JD Dave has some good opinions about Arctic pushers, mabe he can give u some advice!


----------



## DellDoug (Aug 18, 2009)

Mick76;811608 said:


> Its a 1999 Hyundi 740-3 8000 hours but the thing is TIGHT..., Was a town machine, everything works as it should... the bucket shows no sign of wear... they used a different bucket with the town.. still have the original cutting blade on that hasn't been flipped yet... new tires...NO LEAKS what so ever....


Nice machine. We had an HL 760 and had no problems with it. We sold it when we did our updates to our equipment last year.

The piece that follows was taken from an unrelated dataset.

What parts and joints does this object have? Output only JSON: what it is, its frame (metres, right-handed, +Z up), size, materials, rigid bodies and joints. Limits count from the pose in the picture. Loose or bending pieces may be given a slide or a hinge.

I would go with a 14 ft pusher unless the parking lot has a serious grade in it. Then I would strongly consider a 12. Or maybe a horst 5000 series blade with the optional 36" wings...if the machine has the hydralics to run it. Hard to beat the convience of a reversable with the ability to close down and become a snow box. cheers Doug


----------



## DellDoug (Aug 18, 2009)

BTW: The horst 5000 series is a loader blade that is a power angel reversible. You can find it on their website; then you have to go to options and you will see the 36 inch sides that are available for it. They don't open up like the snow wing. They open up and down only; giving you the option of the reversible plow or to close it into a snow box. If your still interested I would suggest that rather then call Horst direct as they are very expensive on list pricing that maybe you call Jeff Stewart at Stewarts Equipment 519 833 9616. I have found he has better pricing then straight from Horst and he is a knowledgable guy about snow stuff. We have found that pushers work great but sometimes you need a blade. The 5000 series does it all and its not crazy priced either. About the same as our new Arctic sectional pushers actually. The problem with this 5000 series setup is not all machines have the valving to run the system. So the pusher becomes the only choice as adding valves to machines after the fact is big $$$$. Horst actually sells the sides in a manuel actuation format. I have never tried them this way as it looks like a major pina to try and take them off and on. Cheers Doug


----------



## SuperdutyShane (Mar 6, 2009)

Mick76;813126 said:


> I'll be plowing a truck stop so I was leaning toward the direct fit because of the maneuvering around the trucks....


Its just a truck stop, who cares if you hit a stupid truck 

Haha, Im just kidding, I come from 4 generations of truck drivers, but good luck with whatever you may choose.


----------



## Ramairfreak98ss (Aug 17, 2005)

nice.... Mick you have any bigger pics of your car?

I have a 04 dsg mach 1 manual and a 04 mystichrome cobra coupe... im actually a pontiac guy though lol


----------



## Mick76 (Aug 2, 2009)

Pleanty of pics of the cobra send me your email via pm and i send a few 2 u 603 hp (dyno'd at the rear wheels) fun little toy but its going up for the winter in a few weeks so i can play with the new toys!


----------